» Objective: Within the material below, transcribe exactly the lines from the one holding "Write part 2" through the one holding "and clearness of", keeping both ends and skipping the rest.

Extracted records
● ● ● ● ●

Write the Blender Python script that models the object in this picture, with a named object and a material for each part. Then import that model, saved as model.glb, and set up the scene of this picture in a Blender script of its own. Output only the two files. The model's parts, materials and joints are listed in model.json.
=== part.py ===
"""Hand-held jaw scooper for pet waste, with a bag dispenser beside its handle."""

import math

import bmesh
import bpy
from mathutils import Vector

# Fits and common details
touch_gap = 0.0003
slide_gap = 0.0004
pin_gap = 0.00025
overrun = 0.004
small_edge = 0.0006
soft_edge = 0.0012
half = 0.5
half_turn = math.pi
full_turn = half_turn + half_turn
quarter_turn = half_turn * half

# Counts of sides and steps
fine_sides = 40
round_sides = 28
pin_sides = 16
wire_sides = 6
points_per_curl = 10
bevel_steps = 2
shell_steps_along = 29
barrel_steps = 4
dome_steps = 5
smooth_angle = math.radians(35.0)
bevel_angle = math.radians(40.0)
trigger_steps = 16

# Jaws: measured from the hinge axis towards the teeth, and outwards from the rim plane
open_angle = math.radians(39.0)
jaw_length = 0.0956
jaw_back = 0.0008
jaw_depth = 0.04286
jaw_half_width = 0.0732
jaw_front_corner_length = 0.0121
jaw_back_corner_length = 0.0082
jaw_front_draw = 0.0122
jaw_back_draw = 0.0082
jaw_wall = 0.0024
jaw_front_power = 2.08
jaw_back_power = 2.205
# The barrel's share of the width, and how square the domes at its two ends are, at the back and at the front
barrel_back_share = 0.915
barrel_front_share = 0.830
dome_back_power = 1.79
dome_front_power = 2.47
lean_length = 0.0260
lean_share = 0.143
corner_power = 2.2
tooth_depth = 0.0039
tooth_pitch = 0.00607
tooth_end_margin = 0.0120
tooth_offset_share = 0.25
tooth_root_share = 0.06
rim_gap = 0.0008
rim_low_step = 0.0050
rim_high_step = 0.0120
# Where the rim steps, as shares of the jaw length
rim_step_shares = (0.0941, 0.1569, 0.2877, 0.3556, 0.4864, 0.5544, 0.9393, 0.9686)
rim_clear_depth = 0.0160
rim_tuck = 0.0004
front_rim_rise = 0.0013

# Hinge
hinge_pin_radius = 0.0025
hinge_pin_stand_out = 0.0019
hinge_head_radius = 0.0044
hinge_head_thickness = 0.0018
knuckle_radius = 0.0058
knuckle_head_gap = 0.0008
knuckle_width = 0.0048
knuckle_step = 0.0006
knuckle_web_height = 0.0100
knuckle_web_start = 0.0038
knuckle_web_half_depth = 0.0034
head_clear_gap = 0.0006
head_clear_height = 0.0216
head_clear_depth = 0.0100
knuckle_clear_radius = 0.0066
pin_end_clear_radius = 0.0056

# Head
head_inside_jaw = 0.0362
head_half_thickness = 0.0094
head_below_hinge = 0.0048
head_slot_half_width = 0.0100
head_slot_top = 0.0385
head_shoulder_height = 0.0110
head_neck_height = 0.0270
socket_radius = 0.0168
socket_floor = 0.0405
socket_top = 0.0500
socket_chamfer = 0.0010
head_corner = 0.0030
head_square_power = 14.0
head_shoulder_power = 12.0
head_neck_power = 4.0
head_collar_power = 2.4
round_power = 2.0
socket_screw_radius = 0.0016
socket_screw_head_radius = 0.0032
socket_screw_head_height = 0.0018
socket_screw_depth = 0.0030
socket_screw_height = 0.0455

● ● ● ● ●

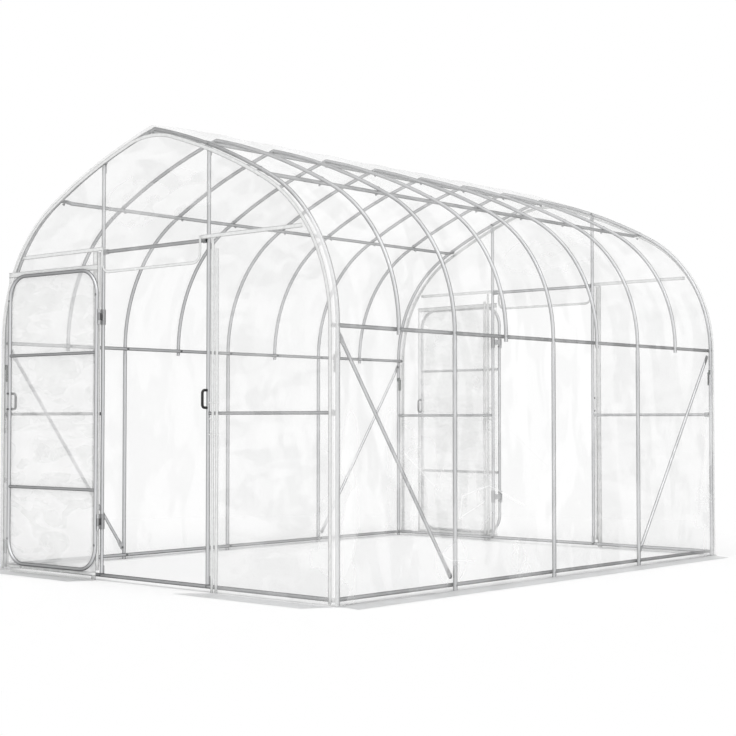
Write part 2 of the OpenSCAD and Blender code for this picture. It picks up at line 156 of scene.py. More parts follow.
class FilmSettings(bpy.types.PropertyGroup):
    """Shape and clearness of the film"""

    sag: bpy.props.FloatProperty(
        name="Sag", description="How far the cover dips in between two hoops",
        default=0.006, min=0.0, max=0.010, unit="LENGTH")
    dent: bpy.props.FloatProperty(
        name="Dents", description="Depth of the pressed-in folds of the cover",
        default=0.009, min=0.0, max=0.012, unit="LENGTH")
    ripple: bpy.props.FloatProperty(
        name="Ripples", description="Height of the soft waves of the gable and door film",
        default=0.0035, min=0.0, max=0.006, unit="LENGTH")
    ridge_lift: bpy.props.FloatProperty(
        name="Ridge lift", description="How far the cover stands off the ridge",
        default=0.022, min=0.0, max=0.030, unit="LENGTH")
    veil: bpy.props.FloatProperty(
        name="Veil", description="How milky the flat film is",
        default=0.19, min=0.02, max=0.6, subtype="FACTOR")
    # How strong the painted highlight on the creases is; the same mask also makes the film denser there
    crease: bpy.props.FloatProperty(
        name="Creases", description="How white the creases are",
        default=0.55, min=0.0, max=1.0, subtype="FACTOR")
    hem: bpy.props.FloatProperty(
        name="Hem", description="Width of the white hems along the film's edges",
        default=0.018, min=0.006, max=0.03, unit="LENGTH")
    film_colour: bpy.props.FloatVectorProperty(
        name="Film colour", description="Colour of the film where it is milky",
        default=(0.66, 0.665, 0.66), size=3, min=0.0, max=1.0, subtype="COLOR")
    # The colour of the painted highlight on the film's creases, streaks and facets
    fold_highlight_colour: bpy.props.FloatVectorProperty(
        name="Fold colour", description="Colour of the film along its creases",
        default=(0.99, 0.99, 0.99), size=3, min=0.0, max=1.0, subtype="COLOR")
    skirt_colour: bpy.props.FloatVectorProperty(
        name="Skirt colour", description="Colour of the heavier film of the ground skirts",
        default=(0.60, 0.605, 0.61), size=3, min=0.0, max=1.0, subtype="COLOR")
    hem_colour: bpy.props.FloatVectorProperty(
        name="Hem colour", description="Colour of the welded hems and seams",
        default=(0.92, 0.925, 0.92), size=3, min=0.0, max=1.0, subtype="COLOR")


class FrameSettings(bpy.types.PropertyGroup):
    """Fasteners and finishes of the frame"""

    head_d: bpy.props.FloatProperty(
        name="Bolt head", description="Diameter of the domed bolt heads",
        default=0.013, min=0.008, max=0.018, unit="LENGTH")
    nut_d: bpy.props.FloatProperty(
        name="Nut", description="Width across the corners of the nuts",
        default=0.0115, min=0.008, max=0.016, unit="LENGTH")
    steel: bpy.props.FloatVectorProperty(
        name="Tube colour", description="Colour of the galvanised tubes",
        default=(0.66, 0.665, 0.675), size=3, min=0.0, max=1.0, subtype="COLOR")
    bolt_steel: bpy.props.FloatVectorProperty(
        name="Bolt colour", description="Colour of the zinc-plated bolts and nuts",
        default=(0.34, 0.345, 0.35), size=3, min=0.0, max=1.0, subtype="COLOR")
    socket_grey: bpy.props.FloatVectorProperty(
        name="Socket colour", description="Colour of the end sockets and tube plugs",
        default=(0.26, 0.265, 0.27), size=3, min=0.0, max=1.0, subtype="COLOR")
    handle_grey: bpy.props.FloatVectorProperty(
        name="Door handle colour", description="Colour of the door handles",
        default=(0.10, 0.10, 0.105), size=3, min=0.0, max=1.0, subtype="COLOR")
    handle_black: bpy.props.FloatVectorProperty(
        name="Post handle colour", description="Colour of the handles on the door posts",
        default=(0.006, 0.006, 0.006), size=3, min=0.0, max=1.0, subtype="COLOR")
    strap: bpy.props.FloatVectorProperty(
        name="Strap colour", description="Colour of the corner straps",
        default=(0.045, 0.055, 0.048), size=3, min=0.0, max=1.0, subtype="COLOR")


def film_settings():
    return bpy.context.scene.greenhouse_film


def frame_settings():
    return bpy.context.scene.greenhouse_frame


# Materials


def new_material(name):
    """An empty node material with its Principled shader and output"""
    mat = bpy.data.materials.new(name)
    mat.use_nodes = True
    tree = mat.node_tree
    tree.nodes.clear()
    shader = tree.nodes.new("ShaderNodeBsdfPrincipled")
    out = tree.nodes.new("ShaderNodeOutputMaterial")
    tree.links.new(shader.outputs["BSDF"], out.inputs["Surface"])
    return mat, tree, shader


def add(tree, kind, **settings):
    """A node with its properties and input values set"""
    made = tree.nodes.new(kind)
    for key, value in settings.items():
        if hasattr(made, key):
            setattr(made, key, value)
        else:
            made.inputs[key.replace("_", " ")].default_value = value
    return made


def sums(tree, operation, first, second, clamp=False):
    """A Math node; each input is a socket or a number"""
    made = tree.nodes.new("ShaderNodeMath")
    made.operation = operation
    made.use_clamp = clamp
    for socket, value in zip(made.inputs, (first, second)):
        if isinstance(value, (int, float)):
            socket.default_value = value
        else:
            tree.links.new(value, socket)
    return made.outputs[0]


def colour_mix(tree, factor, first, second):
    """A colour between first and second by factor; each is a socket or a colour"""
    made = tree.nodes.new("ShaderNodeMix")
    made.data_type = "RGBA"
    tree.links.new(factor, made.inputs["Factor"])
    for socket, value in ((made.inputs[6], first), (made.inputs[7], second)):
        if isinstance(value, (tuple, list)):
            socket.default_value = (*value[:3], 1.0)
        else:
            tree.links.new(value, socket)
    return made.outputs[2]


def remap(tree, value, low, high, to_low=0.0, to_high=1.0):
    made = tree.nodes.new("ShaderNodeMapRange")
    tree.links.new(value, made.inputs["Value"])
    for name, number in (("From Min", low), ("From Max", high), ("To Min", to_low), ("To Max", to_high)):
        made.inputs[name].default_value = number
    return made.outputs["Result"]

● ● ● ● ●

» Result:
Write part 2 of the OpenSCAD and Blender code for this picture. It picks up at line 156 of scene.py. More parts follow.
class FilmSettings(bpy.types.PropertyGroup):
    """Shape and clearness of the film"""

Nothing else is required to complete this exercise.